Users are also tired of influencers, people who seemingly live a perfect life and are paid to advertise products to their followers. Influencers often showcase a perfect life online, when the truth is their offline life is completely different. Many are waking up to this fact, and seeing how much of online presentation by influencers is “fake”.

Influencers have been frequently caught pretending to be rich, and sharing designer goods with others to showcase their fake lifestyle. In contrast normal people are struggling with modern life, especially young people.

Youth unemployment is high; the average age of a first time homebuyer is getting higher and higher; couples aren’t having children; couples aren’t even forming, and more men and women are choosing to be single and have pets instead of children.

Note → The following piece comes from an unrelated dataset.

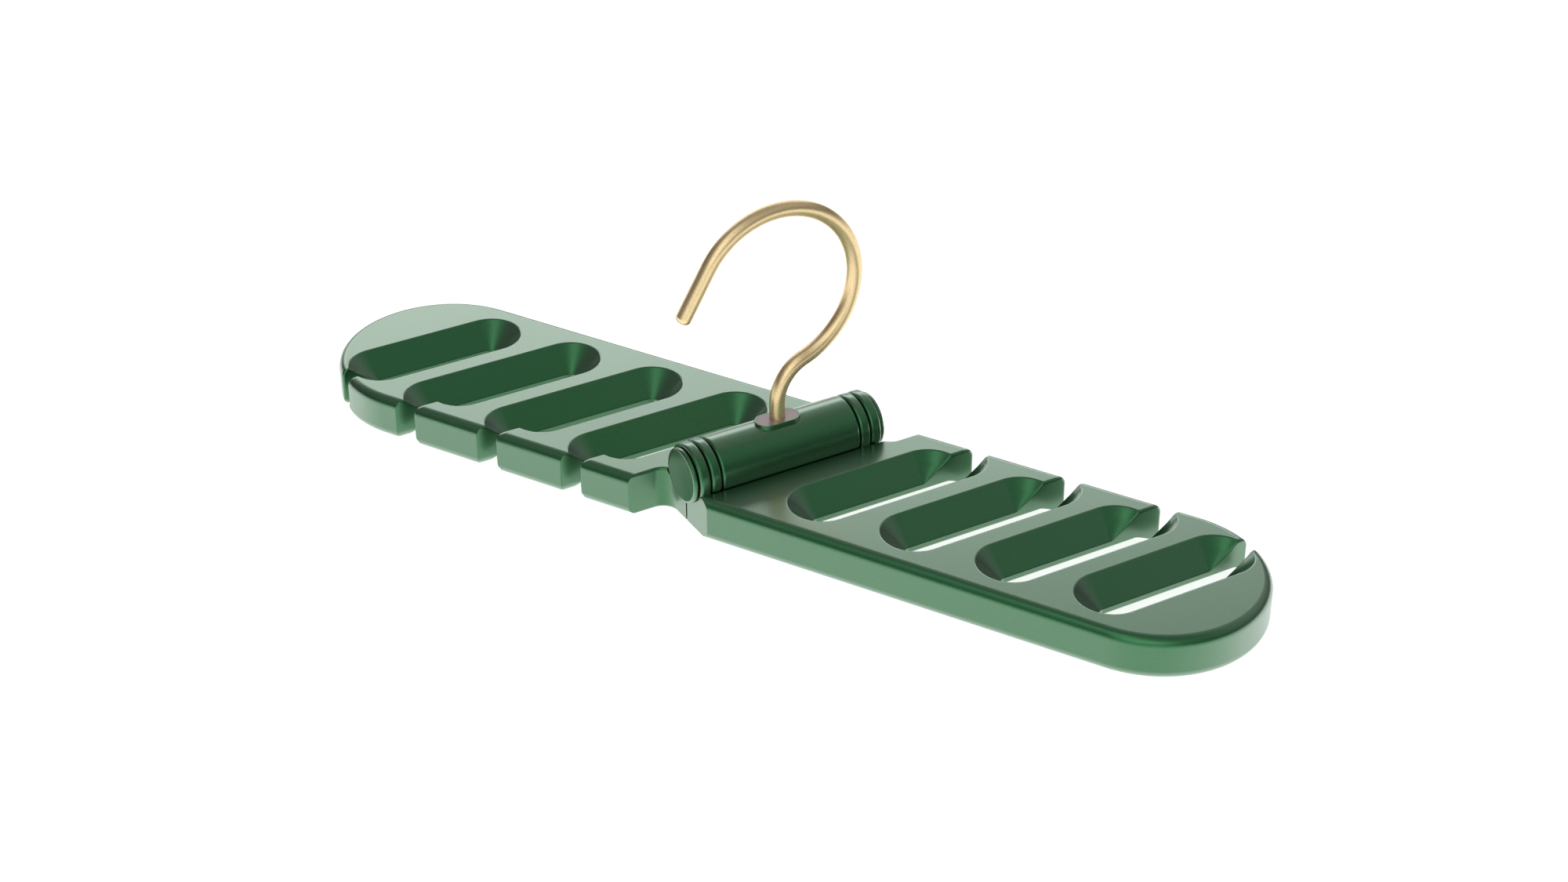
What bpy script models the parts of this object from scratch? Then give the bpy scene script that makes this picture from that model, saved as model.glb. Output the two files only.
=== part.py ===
"""Folding belt hanger: two slotted leaves hinged on a barrel that carries a swivelling wire hook.

Y runs along the hinge, X across it and Z up. The leaves rest on Z = 0 and the hook turns about the Z axis.
All lengths are in metres.
"""

import math

import bmesh
import bpy
from mathutils import Matrix, Vector

# Leaves
LEAF_LENGTH = 0.1468
LEAF_WIDTH = 0.0626
LEAF_THICKNESS = 0.0130
LEAF_SLANT = math.radians(30)
TOP_ROUND = 0.00275
UNDERSIDE_ROUND = 0.0040
INNER_END_GAP = 0.0007
SHOULDER_DISTANCE = 0.0104
SHOULDER_FILLET = 0.0045

# Slots that the belts hang in: flared at both faces, with a straight-sided waist between
SLOT_COUNT = 4
SLOT_PITCH = 0.0250
FIRST_SLOT_DISTANCE = 0.02745
SLOT_CENTRE_LENGTH = 0.03475
SLOT_TOP_WIDTH = 0.0193
SLOT_WAIST_WIDTH = 0.0050
SLOT_UNDERSIDE_WIDTH = 0.0180
WAIST_TOP_DEPTH = 0.00675
WAIST_BOTTOM_DEPTH = 0.00845
OPEN_END_OFFSET = 0.00835
TIP_SLOT_END_OFFSET = 0.0008
EDGE_ROUND = 0.0008

# Hinge
BARREL_RADIUS = 0.0091
BARREL_LENGTH = 0.0443
AXIS_ABOVE_LEAF = 0.0025
GROOVE_WIDTH = 0.0005
INNER_KNUCKLE_LENGTH = 0.00295
OUTER_KNUCKLE_LENGTH = 0.00305
KNUCKLE_INSET = 0.0001
KNUCKLE_ROUND = 0.0007
SEAT_CLEARANCE = 0.0004
PIN_RADIUS = 0.0025
PIN_SOCKET_RADIUS = 0.0015
PIN_SOCKET_DEPTH = 0.0065
WASHER_RADIUS = 0.0050
WASHER_THICKNESS = 0.0008

# Caps on the ends of the pin
CAP_RADIUS = 0.0081
CAP_FACE_RADIUS = 0.0073
CAP_THICKNESS = 0.00125
CAP_BACK_ROUND = 0.0002
CAP_DISH_DEPTH = 0.0007
SPIGOT_LENGTH = 0.0050

# Swivel on top of the barrel
BOSS_HEIGHT_ABOVE_BARREL = 0.0007
BOSS_RIM_WIDTH = 0.00035
BOSS_FLARE = 0.00045
PLATE_WIDTH = 0.0061
PLATE_LENGTH = 0.0128
PLATE_THICKNESS = 0.0015
HEAD_RADIUS = 0.0030
HEAD_THICKNESS = 0.0020
SWIVEL_WASHER_THICKNESS = 0.0005

# Hook
WIRE_DIAMETER = 0.0044
HOOK_RADIUS = 0.02465
HOOK_CENTRE_ABOVE_LEAF = 0.0524
NECK_BEND_RADIUS = 0.0131
TAIL_ANGLE = math.radians(149.2)
TAIL_LENGTH = 0.0165

# Running clearance between pieces, and how far a cutter runs past what it cuts
CLEARANCE = 0.0003
OVERRUN = 0.0020

# Facets
OUTLINE_STEPS = 32
SLOT_END_STEPS = 10
ROUND_STEPS = 2
HINGE_SIDES = 48
PIN_SIDES = 24
WIRE_SIDES = 14
HOOK_STEPS = 34
NECK_STEPS = 9

# Places worked out from the sizes above
AXIS_HEIGHT = LEAF_THICKNESS + AXIS_ABOVE_LEAF
BARREL_END = BARREL_LENGTH / 2
INNER_KNUCKLE_START = BARREL_END + GROOVE_WIDTH
INNER_KNUCKLE_END = INNER_KNUCKLE_START + INNER_KNUCKLE_LENGTH
OUTER_KNUCKLE_START = INNER_KNUCKLE_END + GROOVE_WIDTH
OUTER_KNUCKLE_END = OUTER_KNUCKLE_START + OUTER_KNUCKLE_LENGTH
HINGE_END = OUTER_KNUCKLE_END + KNUCKLE_INSET
BORE_RADIUS = PIN_RADIUS + CLEARANCE
WASHER_POCKET = WASHER_THICKNESS + 2 * CLEARANCE
SEAT_RADIUS = BARREL_RADIUS + SEAT_CLEARANCE
WIRE_RADIUS = WIRE_DIAMETER / 2
BOSS_TOP = BARREL_RADIUS + BOSS_HEIGHT_ABOVE_BARREL
PLATE_SEAT = BOSS_TOP - PLATE_THICKNESS - CLEARANCE
SWIVEL_HOLE_RADIUS = WIRE_RADIUS + CLEARANCE
HEAD_TOP = PLATE_SEAT - SWIVEL_WASHER_THICKNESS - CLEARANCE
HEAD_POCKET_FLOOR = HEAD_TOP - HEAD_THICKNESS - CLEARANCE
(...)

At this point, social media companies seem to be doubling down, especially on the idea that AI will save them. Tons of fake AI profiles are being created, and fake AI influencers are making poor content. Everyone is trying to leverage some kind of connection to “AI”, because it’s the tech buzzword of today. A few years ago it was blockchain and crypto, and before that it was cloud computing.

Eventually these buzzwords start to lose their power and reality sets in; everything has a product lifecycle, and social media as we know it is clearly looking down instead of up, which is a good thing because in reality it really hasn’t added much good to the world, it mostly wastes our time and only connects us superficially.